A frame or two of old comb helps. Used equipment helps. I like foundationless frames for swarms.

Dr. Tom Seeley catches a bunch of swarms every year over by Ithica, you should be in a good area. Pick up his book Honeybee Democracy to get the low down.

Good luck. ....Don


----------



## hlhart2014 (Jun 11, 2012)

I caught 3 swarms in 3 bait boxes on our property in one day 5/30(they had been sitting out for about a week or so and I noticed scout bees right away)...I used old comb frames as well as foundationless and some new foundation and lemongrass oil. One bait box was a 10 frame hive box(on the ground) and the other two were old cardboard nuc boxes with frames and lemongrass oil(one in a bush 2 feet off the ground and one about 6 feet off the ground next to our shed).
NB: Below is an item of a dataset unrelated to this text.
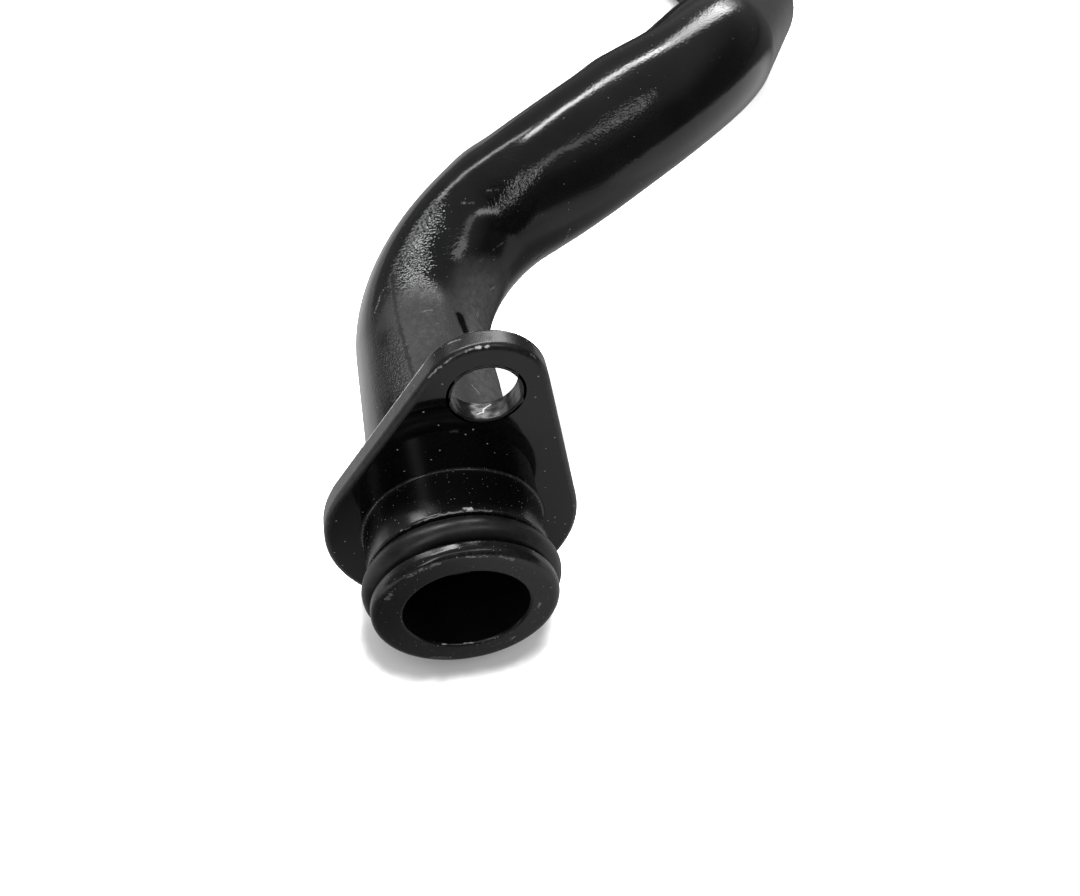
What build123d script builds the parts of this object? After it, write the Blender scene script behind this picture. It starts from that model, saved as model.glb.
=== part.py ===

I am guessing that one of my own hives swarmed...Each of the swarms I caught is on the smaller side..afterswarms? I just set out another bait hive across the road from us in a bushy wooded setting sitting on some old logs. We'll see if I get anymore takers.


cleanslate said:


> Is is necessary to use comb to catch swarms or can one just use foundation. My guess is the queen will want to start laying quickly so comb would be needed. Then on the other hand...swarms don't always find comb when they swarm in nature.
> 
> I set up a 10 frame box with some frames and lemongrass oil to see if I could catch a swarm. Though not hopeful I hope to learn from this test at least.
> 
> ...


----------



## Paulemar (Aug 28, 2013)

Ha! Sounds like me. I got my first bee packages in mid April, put them in 8 frame deeps. A friend gave me a complete 10 frame set-up that I bought a new dipped deep for and set up on the edge of the woods with 5 plastic frames (enhanced with extra wax) and a queen cage with cotton balls and lemongrass oil. I figured that at worst I won't catch anything, at best I'll catch a swarm and gain experience and a new hive of bees and maybe some drawn comb. I just today cleaned it up,(removed an ant nest) reapplied the lemongrass oil and hoped for the best. By the way one of my new hives superseded the queen and is now going gangbusters. The other hive had a good queen and I am thinking that I may get a super of honey from this one if the flow continues until the end of June. Keep us posted as I'm sure there are many 1st year hopefuls like me out there. Good luck!


----------



## cleanslate (Jun 11, 2014)

Thanks all. I figure nothing ventured nothing gained. I don't see a lot of bee activity around here this spring. Flowers and nectar sources have been about 1/2 of what we normally see.


----------